Kupując lub wynajmując mieszkanie, pod uwagę bierzemy różne czynniki, takie jak cena, położenie standard, powierzchnia. Rzadko bierzemy pod uwagę jeszcze jeden, który może mieć znaczenie dla naszego samopoczucia, ale także dla tego, co dzieje się z naszym lokalem.
Eksperci przypominają o pojęciu, jakimi są kliny napowietrzające. To inaczej korytarze napowietrzające, czyli tereny, dzięki którym świeżym powietrze będzie docierało do centrum miasta. Mówiąc jeszcze inaczej - to obszar, gdzie wieje intensywny wiatr. Istnienie korytarzy jest istotne na przykład w walce ze smogiem. - To również infrastruktura techniczna, jak tory kolejowe czy chociażby Wisła, które sprawiają, że powietrze może swobodnie przepływać przez miasto - wyjaśnia dr Tomasz Sławiński, członek i były prezes warszawskiego oddziału Towarzystwa Urbanistów Polskich cytowany przez metro.gazeta.pl.
Takich klinów w Warszawie naliczyć można aż dziewięć. Pierwszy to korytarz Wisły, drugi to korytarz bródnowski, trzeci to korytarz kolejowy wschodni. Jest jeszcze korytarz ponadskarpowy, mokotowski i jerozolimski. Eksperci wskazują też na korytarz kolejowy zachodni i bemowski.
Dlaczego lokalizacja naszego mieszkania ma znaczenie w odniesieniu do położenia klinów napowietrzających? Według ekspertów przepływ powietrza mogą blokować deweloperzy. Tymczasem zaburzenie klina może sprawiać, że jesienią i zimą na niektórych obszarach zalega smog. Wiosną i latem natomiast problem może być zgoła inny. Może się bowiem zdarzyć, że wybudowanie bloku "na trasie" klina sprawi, że w naszym mieszkaniu będzie wyjątkowo wietrznie. Eksperci wskazują przykład osiedla Wyględów na Mokotowie, które położone jest wzdłuż klina napowietrzającego miasto biegnącego od lotniska Okęcie do Pola Mokotowskiego.
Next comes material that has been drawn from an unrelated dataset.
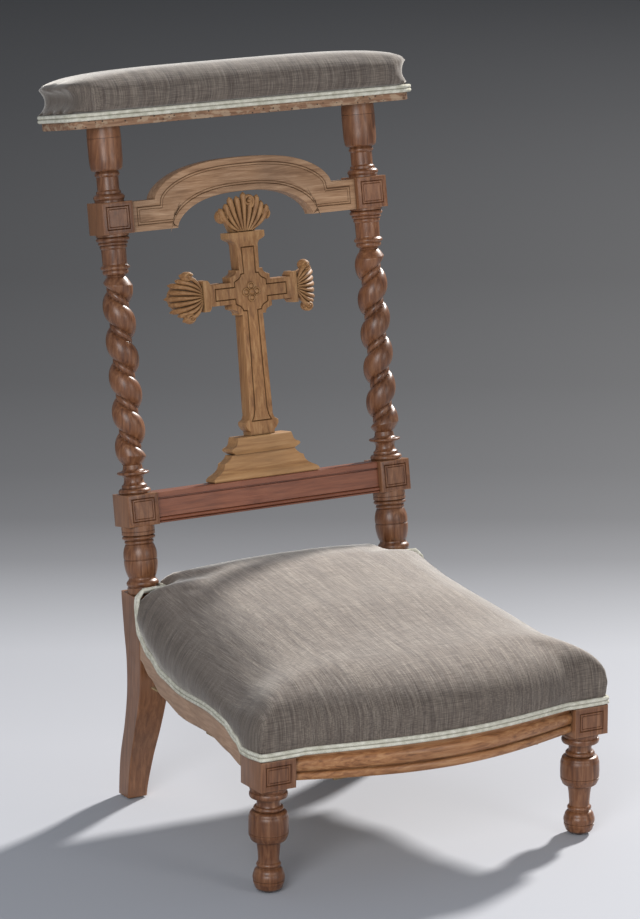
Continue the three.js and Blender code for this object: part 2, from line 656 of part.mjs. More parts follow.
// Height of an arch that springs at half-width w: flat crowned, with steep shoulders.
const archHeight = (x, w, low, high) => low + (high - low) * (1 - (Math.abs(x) / w) ** 2.6) ** 0.62;
function archedRail() {
  const steps = 20;
  const outer = [];
  const inner = [];
  for (let i = 0; i <= steps; i++) {
    const bend = -Math.cos((Math.PI * i) / steps);
    const [xo, xi] = [ARCH.flat * bend, ARCH.foot * bend];
    outer.push([xo, archHeight(xo, ARCH.flat, ARCH.shoulder, ARCH.crown)]);
    inner.push([xi, archHeight(xi, ARCH.foot, ARCH.bottom, ARCH.under)]);
  }
  const outline = [[RAIL_SPAN, ARCH.shoulder], ...outer.reverse(), [-RAIL_SPAN, ARCH.shoulder],
    [-RAIL_SPAN, ARCH.bottom], ...inner, [RAIL_SPAN, ARCH.bottom]];
  const body = plate(outline.reverse(), ARCH.front, ARCH.front + ARCH.thickness);
  const half = TENON.thickness / 2;
  const ends = [-1, 1].map((side) => {
    const [x0, x1] = side < 0 ? [-RAIL_SPAN - TENON.length, -130] : [130, RAIL_SPAN + TENON.length];
    return box(x0, -half, UPPER_BLOCK.bottom + TENON.shoulder, x1, half, UPPER_BLOCK.top - TENON.shoulder);
  });
  return body.add(ends[0]).add(ends[1]);
}
node("arched_upper_rail", archedRail(), "dryWalnut", back);

// ---- cross ----
const FRONT = CROSS.front;
const REAR = CROSS.front + CROSS.thickness;
const MID = (FRONT + REAR) / 2;
const ARM_HALF_HEIGHT = 14;
const ABACUS = { inner: 60, outer: 68, halfHeight: 20 }; // the moulding between each arm and its palmette

function crossUpright() {
  const c = CROSS.centre;
  const outline = mirrored([
    [30.5, CROSS.head], [30.5, 435.5], [CROSS.shaft, 430], [CROSS.shaft, c + 31], [21, c + 31], [21, c + 22],
    [31, c + 22], [31, c - 22], [21, c - 22], [21, c - 31], [13.5, c - 31], [16.5, 210], [24, 198],
    [17.5, 186], [17.5, CROSS.foot + GAP],
  ].reverse());
  return plate(outline, FRONT, REAR)
    .add(rod("z", PIN.foot, LOWER_RAIL.top - PIN.length - 3, CROSS.foot + ROOT, 0, MID))
    .add(rod("z", PIN.head, CROSS.head - ROOT, CROSS.head + PIN.length, 0, MID))
    .subtract(box(-40, MID - GAP, c - ARM_HALF_HEIGHT - GAP, 40, REAR + 1, c + ARM_HALF_HEIGHT + GAP));
}

function crossBar() {
  const c = CROSS.centre;
  const { inner, outer, halfHeight } = ABACUS;
  const outline = mirrored([
    [inner, c - ARM_HALF_HEIGHT], [inner, c - halfHeight], [outer, c - halfHeight], [outer, c + halfHeight],
    [inner, c + halfHeight], [inner, c + ARM_HALF_HEIGHT],
  ]);
  let body = plate(outline, FRONT, REAR);
  body = body.subtract(box(-31.5, FRONT - 1, c - 30, 31.5, MID + GAP, c + 30));
  for (const [, side] of SIDES) {
    const [x0, x1] = side < 0 ? [-outer - PIN.length, -outer + 1] : [outer - 1, outer + PIN.length];
    body = body.add(rod("x", PIN.arm, x0, x1, MID, c));
  }
  return body;
}

node("cross_upright", crossUpright(), "dryWalnut", back);
node("cross_bar", crossBar(), "dryWalnut", back);

// The rosette: four round petals and a button.
function rosette() {
  const c = CROSS.centre;
  const front = FRONT - 6;
  let body = rod("y", 6, front - 2, FRONT - GAP, 0, c);
  for (const [x, z] of [[7, 0], [-7, 0], [0, 7], [0, -7]]) {
    body = body.add(rod("y", 5, front + 2, FRONT - GAP, x, c + z));
  }
  return body;
}
node("cross_rosette", rosette(), "dryWalnut", back);

// A palmette: an open fan of leaves above a pair of volutes, drawn upright and then turned.
const FAN = { leaves: 9, spread: 118, volute: 9 };
function palmette(height, halfWidth, sweep) {
  const outline = [];
  const count = FAN.leaves * 2;
  for (let i = 0; i <= count; i++) {
    const angle = THREE.MathUtils.degToRad(90 - FAN.spread / 2 + (FAN.spread * i) / count);
    const tip = i % 2 === 1 ? 1 : 0.92;
    const x = halfWidth * 1.05 * tip * Math.cos(angle) * 1.15;
    outline.push([x, height * tip * Math.sin(angle)]);
  }
  const base = [[-halfWidth, height * 0.42], [-halfWidth - 1, height * 0.24], [-halfWidth * 0.72, height * 0.14],
    [-halfWidth * 0.38, 0], [halfWidth * 0.38, 0], [halfWidth * 0.72, height * 0.14],
    [halfWidth + 1, height * 0.24], [halfWidth, height * 0.42]];
  const geometry = geometryOf(plate([...outline, ...base], FRONT, REAR));
  // the leaf tips curl backwards
  const places = geometry.attributes.position;
  for (let i = 0; i < places.count; i++) {
    const rise = Math.max(0, places.getZ(i) / height - 0.3);
    places.setY(i, places.getY(i) + sweep * rise * rise);
  }
  return geometry;
}

const topPalmette = palmette(51.2, 37, -10).translate(0, 0, CROSS.head + GAP);
const headHole = rod("z", PIN.head + GAP, CROSS.head - 1, CROSS.head + PIN.length + GAP, 0, MID);
node("palmette_top", solid(topPalmette).subtract(headHole), "dryWalnut", back);
for (const [label, side] of SIDES) {
  const fan = palmette(41.5, 33, 44);
  fan.rotateY((side * Math.PI) / 2).translate(side * (ABACUS.outer + GAP), 0, CROSS.centre);
  const end = ABACUS.outer + PIN.length + GAP;
  const [x0, x1] = side < 0 ? [-end, -ABACUS.inner] : [ABACUS.inner, end];
  const hole = rod("x", PIN.arm + GAP, x0, x1, MID, CROSS.centre);
  node(`palmette_${label}`, solid(fan).subtract(hole), "dryWalnut", back);
}

// The stepped foot of the cross stands on the lower rail, with the upright's pin through it.
const PIN_HOLE = rod("z", PIN.foot + GAP, LOWER_RAIL.top, CROSS.foot + ROOT, 0, MID);
const STEP = { bottom: 159, top: CROSS.foot };
const BASE = { bottom: LOWER_RAIL.top + GAP, top: 158.7 };
const stepOutline = mirrored([[40, STEP.bottom], [50, 165], [38, STEP.top]]);
node("cross_foot_step", plate(stepOutline, FRONT - 6, REAR).subtract(PIN_HOLE), "dryWalnut", back);
const baseOutline = mirrored([[77, BASE.bottom], [75, 131], [61, 141], [57, 147], [45, BASE.top]]);
node("cross_foot_base", plate(baseOutline, LOWER_RAIL.front + 1, REAR).subtract(PIN_HOLE), "dryWalnut", back);

// ---- glides ----
const FEET = [];
const REAR_FOOT = { x: 198.3, y: 138.1 }; // the middle of the rear leg's foot
for (const [label, side] of SIDES) {
  FEET.push([`glide_front_${label}`, side * LEG.x, LEG.y]);
  FEET.push([`glide_rear_${label}`, side * REAR_FOOT.x, REAR_FOOT.y]);
}
for (const [name, x, y] of FEET) node(name, rod("z", GLIDE.radius, 0, GLIDE.height, x, y), "iron");

// The chair's origin is the centre of its footprint.
const extent = new THREE.Box3().setFromObject(chair);
chair.position.set(0, -(extent.min.y + extent.max.y) / 2, 0);

const part = new THREE.Group();
part.add(chair);
export default part;
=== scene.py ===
"""A turned walnut prie-dieu with an upholstered seat and arm rest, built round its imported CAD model.

Lengths are millimetres in the chair's own frame: +X to the right of someone facing the chair, +Y to the back,
+Z up. Everything on the back is drawn on the raked stick: (x, off, t), where t runs up the stick from the
shoulder at seat height and off is the distance behind the stick's axis.
"""
import math

import bmesh
import bpy
from mathutils import Matrix, Vector, noise


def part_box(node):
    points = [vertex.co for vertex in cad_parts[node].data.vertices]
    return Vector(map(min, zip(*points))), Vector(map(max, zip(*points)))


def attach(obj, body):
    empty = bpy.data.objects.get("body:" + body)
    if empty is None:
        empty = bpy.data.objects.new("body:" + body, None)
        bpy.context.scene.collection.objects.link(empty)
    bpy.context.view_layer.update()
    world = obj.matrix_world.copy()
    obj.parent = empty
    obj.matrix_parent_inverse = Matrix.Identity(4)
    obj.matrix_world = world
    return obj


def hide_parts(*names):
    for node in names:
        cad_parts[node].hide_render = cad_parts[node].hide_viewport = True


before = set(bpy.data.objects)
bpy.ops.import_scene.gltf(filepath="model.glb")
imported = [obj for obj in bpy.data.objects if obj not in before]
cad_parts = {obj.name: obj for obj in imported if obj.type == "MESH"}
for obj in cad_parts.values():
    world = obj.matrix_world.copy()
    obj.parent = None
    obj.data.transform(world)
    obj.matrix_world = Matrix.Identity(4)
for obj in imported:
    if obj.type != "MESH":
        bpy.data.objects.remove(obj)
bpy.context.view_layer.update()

MM = 0.001
RAKE = math.radians(9.72)

# ---- driving dimensions ----
POST = {"x": 184.4, "y": 130.1, "shoulder": 271.85, "half": 21.75, "top": 591.6}
LOWER_BLOCK = (85.9, 126.7)
UPPER_BLOCK = (456.5, 497.3)
TWIST = {
    "start": 163.0, "end": 403.0, "pitch": 45.0, "phase": 0.155, "crest": 20.2, "groove": 11.2, "fade": 13.0,
    "strand": 0.77, "bead": 2.2,  # the strand's share of a turn, and the height of the bead beside it
}
FOOT = 2.3  # the wood of each foot stands this far above the floor, on its glide
LEG = {"x": 221.6, "y": -268.3, "half_x": 24.2, "half_y": 26.1, "block": (133.75, 171.5)}
SIDE_RAIL = {"thickness": 22.0, "front_x": 245.8, "rear_x": 206.2, "front_y": -242.2, "rear_y": 97.5}
FRONT_RAIL = {"bottom": 140.0, "top": 171.5, "rise": 5.0, "thickness": 24.0, "set_back": 8.0, "bow": 42.0}
BACK_RAIL_TOP = 228.0
PAD_REAR = 139.0
PAD_MIDDLE = -90.0
SEAT_CROWN = 26.0
CORD = 2.55  # radius of each cord of the double welt
CROSS = {"centre": 365.5, "front": -12.0, "rear": 10.0, "head": 442.5, "tip": 493.5, "foot": 181.0}
REST = {"length": 490.0, "front": 46.0, "back": 70.0, "corner": 26.0, "bare": 10.0, "crown": 51.0}
BOARD = (POST["top"] + 0.3, POST["top"] + 20.3)
BLOCK_GROOVES = ((3.9, 1.8, 1.3), (1.6, 1.2, 0.7))  # on the posts: (inset, width, depth)
LEG_GROOVES = ((5.4, 1.8, 1.3), (1.6, 1.2, 0.7))
CLOTH_FRAMES = 15
AZIMUTH = math.radians(29.32)  # the camera stands this far to the left of the front
ELEVATION = math.radians(13.91)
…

Koncepcja "klinów napowietrzających" sięga ponad stu lat. Pisał o nich już miesięcznik "Architektura i Budownictwo" z roku 1928. "Kliny zieleni, przebijając się w głąb organizmu miasta, dostarczają powietrza z wolnej przestrzeni rezerwatów, podchodząc aż do dzielnic handlowych i City" - pisał Zygmunt Wóycicki.
"Największym basenem powietrza i to przenikającym sam środek miasta jest dolina Wisły. Na całej przestrzeni biegu rzeki w obrębie miasta i rezerwatów, wybrzeże zostało ujęte w bulwary, dla udostępnienia Wisły jak najszerszemu ogółowi mieszkańców. Zieleń bulwarów nadwiślańskich zostaje miejscami znacznie poszerzona, gdyż przylegają >do nich liczne parki i ogrody. Tereny wolnych przestrzeni w dolinie Wisły rozszerzają się znacznie przy granicach miasta i w obrębie rezerwatów, obejmując parki, urządzenia sportów wodnych i łąki nadbrzeżne" - można przeczytać w periodyku zarchiwizowanym przez Bibliotekę Cyfrową.